Острые глазки смотрят пронзительно. «Священная миссия высшего сословия…» Он обрывает фразу, не окончив, улыбается лукаво.

— Впрочем, ну все это к черту. Давайте говорить о стихах. Вот вы давеча удивились, что я Брюсова в грош не ставлю. Да, не ставлю. Копья за него ломал и еще при случае поломаю, и одну строчку Фета на всего его променяю. Да что Фета — Фофанова! И «Весы» — много на них моего поту убито, но если откровенно, так — дрянной журнальчик: реклама, мания величия, суета сует. Удивляетесь? Ничего, государь мой, удивляйтесь: скажу вам по секрету, совершенно доверительно, так сказать, — в жизни сей единственное удовольствие — дураков за нос водить. Приятное занятие, рассеивает меланхолию, свойственную душе возвышенной. От скуки сим и занимаюсь.

* * *

Крепостничество — напускное. И полемическая ярость. И Фет, оказывается, — не так уж. «Я, признаюсь, люблю этого Фета, поэт, разумеется, но — жидок, вял, вода, кисея… Я его больше для острастки молодежи возношу, — чтобы не зазнавалась — вот такие, вроде вас, из молодых, да ранние».

Все напускное — дворянский мундир и мундир московского эстета. Блаженная память императора Николая Павловича… А однажды, уезжая в деревню, вдруг отдал все свои царские портреты коридорному: «Надоели мне эти рожи, повозил и хватит». И блаженная память «мага» — Брюсова: ломал за Брюсова копья, бросался на всех «цепной собакой» и вдруг, неожиданно, «поэзия по прусскому образцу», — Брюсов Вильгельм. И без всякого повода, так, от скуки, чтобы «рассеять меланхолию, свойственную душе возвышенной»…

Я думаю и впрямь душа эта была «возвышенной», и впрямь была в ней какая-то таинственная возвышающая ее «меланхолия». Почему я это думаю? Трудно объяснить. Трудно передать — как от случайной обмолвки, улыбки, взгляда иногда чувствуешь вдруг, что собеседник совсем не то, чем кажется, чем хочет казаться, чем сам себя считает. Я испытывал это не раз при встречах с Садовским. Плохой поэт, «цепная собака», неудачник Борис Садовский — был «задуман Богом» существом особенным, удивительным. Я совершенно уверен, что ощущение это меня не обманывает. Но как передать хотя бы чтение Садовским над Невой, ночью, зимой — лермонтовского «Ангела».

По небу полуночи ангел летел

И тихую песню он пел…

Такого чтения я никогда не слышал; вероятно, и не услышу. Но в чем было очарование? Не знаю. Садовский читал медленно хрипловатым голосом. Читая, смотрел вбок, на засыпанную снегом Неву, чуть кося.
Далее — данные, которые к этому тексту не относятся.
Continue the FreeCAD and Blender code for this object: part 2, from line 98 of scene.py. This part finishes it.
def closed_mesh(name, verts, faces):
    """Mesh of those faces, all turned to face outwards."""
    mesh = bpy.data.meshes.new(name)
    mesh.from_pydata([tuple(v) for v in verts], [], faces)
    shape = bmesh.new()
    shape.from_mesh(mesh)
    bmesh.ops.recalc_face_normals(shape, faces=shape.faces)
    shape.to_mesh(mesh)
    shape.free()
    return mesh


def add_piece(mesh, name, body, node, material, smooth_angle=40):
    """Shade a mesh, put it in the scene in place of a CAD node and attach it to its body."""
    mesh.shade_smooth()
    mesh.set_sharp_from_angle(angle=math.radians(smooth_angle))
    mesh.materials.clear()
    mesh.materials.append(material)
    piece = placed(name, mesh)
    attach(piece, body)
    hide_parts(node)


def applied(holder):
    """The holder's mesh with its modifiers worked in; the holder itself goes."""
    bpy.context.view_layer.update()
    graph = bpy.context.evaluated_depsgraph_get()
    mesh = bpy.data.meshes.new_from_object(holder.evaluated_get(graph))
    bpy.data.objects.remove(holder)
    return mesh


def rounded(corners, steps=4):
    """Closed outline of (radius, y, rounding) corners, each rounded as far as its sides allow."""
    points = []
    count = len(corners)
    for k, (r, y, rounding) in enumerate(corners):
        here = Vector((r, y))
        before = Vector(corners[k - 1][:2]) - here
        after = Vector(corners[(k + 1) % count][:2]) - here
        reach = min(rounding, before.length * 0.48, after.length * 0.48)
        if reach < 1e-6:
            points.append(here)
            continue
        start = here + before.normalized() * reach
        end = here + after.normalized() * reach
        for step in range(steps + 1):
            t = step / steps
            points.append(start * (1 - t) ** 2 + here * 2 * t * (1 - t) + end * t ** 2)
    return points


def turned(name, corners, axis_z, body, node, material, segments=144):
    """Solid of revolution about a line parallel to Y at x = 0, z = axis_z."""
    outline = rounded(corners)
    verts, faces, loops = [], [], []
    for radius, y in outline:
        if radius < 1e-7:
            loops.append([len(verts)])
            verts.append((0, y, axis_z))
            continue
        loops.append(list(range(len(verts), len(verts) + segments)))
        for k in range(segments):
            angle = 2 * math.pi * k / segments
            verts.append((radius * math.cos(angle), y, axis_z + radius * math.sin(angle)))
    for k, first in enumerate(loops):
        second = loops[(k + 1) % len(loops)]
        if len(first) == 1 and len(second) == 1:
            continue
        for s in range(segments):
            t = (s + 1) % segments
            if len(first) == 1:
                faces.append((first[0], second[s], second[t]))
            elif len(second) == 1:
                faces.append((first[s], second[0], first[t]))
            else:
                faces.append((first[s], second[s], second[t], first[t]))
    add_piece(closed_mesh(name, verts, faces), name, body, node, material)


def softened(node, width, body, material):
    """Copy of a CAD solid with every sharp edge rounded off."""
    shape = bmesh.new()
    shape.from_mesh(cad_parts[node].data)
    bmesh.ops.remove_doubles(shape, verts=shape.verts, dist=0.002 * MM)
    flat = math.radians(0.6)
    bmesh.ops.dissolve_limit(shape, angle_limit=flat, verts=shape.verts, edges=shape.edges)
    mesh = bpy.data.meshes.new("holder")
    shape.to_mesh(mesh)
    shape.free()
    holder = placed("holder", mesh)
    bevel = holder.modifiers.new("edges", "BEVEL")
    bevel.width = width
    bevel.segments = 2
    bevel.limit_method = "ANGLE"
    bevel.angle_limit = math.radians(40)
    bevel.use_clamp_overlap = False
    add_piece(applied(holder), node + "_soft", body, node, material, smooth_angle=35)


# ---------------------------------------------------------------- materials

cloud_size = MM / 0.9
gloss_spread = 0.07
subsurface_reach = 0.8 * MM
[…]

На голове его торчал нелепый в зимнее время, да и вообще в России, цилиндр. А я — слушая — думал, что человек, так читающий, мог бы сам так писать — повернуть только в нем какую-то завернувшуюся не туда пружинку…

* * *

В 1916 году я был в Москве и завтракал с Садовским в «Праге». Садовский меня «приветствовал», как он выражался. Завтрак был пышный, счет что-то большой. Когда принесли сдачу, Садовский пересчитал ее, спрятал, порылся в кармане и вытащил два медных пятака.
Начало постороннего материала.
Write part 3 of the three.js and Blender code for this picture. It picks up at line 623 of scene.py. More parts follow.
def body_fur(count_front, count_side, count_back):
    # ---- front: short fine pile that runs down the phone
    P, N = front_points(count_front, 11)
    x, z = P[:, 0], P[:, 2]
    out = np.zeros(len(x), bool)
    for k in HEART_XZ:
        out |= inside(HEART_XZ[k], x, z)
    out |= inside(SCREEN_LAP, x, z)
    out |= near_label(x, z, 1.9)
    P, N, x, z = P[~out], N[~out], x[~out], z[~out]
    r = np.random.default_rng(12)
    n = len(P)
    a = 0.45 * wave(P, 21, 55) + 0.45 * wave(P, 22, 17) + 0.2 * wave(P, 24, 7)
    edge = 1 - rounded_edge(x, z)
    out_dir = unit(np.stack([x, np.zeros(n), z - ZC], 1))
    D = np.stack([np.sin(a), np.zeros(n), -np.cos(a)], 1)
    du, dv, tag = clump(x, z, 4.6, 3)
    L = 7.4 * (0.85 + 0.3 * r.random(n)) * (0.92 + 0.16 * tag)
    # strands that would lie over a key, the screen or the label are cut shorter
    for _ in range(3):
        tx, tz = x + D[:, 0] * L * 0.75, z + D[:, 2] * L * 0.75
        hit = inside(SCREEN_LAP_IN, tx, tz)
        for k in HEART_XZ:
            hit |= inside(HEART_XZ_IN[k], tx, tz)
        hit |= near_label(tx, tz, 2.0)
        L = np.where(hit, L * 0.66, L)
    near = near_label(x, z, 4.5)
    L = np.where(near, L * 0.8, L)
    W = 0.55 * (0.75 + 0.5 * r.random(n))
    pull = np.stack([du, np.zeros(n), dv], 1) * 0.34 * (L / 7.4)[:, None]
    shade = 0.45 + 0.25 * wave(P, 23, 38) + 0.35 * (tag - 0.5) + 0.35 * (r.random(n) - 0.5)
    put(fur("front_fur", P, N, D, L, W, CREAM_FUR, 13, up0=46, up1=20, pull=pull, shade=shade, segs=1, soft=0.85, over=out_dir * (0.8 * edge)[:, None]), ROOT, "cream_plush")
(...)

— Холоп! — он бросил пятаки на стол, — тебе на водку!

— Покорнейше благодарим, Борис Александрович, — подобострастно раскланялся лакей, точно получив баснословное «на чай».
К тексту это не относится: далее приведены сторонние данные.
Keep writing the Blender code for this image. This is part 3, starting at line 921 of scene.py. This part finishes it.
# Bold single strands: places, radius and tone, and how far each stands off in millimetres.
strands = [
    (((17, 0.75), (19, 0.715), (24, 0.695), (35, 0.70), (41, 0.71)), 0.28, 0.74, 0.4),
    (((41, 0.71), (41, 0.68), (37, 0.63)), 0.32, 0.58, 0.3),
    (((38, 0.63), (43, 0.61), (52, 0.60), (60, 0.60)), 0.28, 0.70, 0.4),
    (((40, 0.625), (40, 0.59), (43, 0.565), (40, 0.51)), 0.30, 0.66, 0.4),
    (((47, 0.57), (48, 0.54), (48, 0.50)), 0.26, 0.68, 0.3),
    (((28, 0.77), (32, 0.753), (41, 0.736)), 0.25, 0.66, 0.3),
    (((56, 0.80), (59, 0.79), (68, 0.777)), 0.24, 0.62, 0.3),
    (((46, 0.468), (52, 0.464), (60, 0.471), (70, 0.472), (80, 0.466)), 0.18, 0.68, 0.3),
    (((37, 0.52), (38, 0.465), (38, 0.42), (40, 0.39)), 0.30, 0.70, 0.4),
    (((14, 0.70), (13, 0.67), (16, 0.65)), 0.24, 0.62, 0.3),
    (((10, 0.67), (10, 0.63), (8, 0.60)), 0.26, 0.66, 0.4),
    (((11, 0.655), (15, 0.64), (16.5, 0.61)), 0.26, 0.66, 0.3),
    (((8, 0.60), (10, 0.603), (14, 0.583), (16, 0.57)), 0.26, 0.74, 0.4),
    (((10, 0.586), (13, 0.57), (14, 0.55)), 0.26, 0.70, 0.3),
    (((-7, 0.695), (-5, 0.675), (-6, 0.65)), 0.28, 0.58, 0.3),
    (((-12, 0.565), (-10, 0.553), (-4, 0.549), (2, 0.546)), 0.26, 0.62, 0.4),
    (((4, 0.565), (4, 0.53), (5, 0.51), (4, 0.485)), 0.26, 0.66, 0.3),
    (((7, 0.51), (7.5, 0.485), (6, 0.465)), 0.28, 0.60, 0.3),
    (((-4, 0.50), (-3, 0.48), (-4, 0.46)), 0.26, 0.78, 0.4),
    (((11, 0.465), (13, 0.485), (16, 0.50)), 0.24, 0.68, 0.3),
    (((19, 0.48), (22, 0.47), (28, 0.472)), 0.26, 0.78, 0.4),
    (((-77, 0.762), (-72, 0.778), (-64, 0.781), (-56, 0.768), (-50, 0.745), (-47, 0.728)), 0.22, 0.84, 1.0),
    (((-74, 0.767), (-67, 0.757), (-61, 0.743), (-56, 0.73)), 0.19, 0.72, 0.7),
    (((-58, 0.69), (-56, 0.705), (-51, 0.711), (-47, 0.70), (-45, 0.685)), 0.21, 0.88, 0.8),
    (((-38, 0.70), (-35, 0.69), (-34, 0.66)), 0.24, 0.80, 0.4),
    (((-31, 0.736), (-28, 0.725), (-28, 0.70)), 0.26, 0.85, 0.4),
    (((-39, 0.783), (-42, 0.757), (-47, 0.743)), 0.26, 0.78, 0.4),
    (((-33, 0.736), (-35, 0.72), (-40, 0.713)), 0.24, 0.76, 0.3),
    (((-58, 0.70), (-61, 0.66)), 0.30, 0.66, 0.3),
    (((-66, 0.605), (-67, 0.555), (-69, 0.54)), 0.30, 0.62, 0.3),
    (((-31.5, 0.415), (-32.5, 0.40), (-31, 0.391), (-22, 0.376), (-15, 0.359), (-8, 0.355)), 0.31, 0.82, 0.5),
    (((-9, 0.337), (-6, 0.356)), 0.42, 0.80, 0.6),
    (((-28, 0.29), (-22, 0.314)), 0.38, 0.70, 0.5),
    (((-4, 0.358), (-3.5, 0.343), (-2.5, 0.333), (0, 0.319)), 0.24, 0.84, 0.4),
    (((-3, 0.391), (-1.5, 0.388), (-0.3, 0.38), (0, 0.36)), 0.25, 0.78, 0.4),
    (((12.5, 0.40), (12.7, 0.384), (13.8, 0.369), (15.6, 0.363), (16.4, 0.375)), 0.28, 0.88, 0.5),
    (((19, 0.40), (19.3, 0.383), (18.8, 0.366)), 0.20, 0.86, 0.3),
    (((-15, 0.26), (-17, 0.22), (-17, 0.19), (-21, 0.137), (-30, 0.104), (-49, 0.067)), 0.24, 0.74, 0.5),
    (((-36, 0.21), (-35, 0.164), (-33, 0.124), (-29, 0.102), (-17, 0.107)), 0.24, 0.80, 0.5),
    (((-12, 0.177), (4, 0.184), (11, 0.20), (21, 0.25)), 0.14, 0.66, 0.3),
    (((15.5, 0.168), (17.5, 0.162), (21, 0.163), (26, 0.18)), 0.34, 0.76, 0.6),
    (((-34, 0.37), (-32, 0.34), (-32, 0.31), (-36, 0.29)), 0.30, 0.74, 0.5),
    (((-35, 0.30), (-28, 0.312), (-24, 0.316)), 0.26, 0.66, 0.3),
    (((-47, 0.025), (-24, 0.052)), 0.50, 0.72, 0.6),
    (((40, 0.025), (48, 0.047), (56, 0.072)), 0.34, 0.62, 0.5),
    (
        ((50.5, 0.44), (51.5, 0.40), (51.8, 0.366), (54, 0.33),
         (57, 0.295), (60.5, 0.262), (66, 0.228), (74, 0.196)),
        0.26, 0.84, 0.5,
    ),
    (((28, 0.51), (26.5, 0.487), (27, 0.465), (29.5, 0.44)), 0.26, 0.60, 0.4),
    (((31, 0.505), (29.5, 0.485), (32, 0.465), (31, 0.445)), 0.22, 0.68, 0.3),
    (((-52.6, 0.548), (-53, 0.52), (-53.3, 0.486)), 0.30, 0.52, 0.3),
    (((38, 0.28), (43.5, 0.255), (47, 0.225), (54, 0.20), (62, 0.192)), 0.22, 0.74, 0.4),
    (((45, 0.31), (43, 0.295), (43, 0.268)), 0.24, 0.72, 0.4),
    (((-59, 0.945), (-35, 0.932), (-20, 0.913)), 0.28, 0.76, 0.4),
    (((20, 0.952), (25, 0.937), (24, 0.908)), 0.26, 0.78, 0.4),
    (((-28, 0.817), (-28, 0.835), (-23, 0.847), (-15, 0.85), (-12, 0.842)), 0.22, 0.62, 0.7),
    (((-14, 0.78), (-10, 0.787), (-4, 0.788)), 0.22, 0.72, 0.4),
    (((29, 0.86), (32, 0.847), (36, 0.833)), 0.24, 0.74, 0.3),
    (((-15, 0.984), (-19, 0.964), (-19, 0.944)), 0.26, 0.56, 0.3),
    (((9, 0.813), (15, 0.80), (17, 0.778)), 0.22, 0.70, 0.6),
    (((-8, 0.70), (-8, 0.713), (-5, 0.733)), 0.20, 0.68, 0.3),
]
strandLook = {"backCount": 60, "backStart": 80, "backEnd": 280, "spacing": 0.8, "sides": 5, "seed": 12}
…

— Балованный народ, — проворчал Садовский. — При матушке Екатерине за гривенник можно было купить теленка…

Он медленно облачался в свое потертое пальто. Один лакей подавал ему палку, другой шарф, третий дворянскую фуражку.

Через несколько дней я зашел в «Прагу» один. Подавал мне тот же лакей.

— Осмелюсь спросить, не больны ли Борис Александрович, что их давно не видать?

— Нет, он здоров.

— Ну слава Богу, — такой хороший барин.

— Ну, кажется, чаевыми он вас не балует?

Лакей ухмыльнулся.

— Это вы насчет гривенника? Так они сегодня гривенник, а завтра четвертную отвалят… Не жалуемся — господин хороший.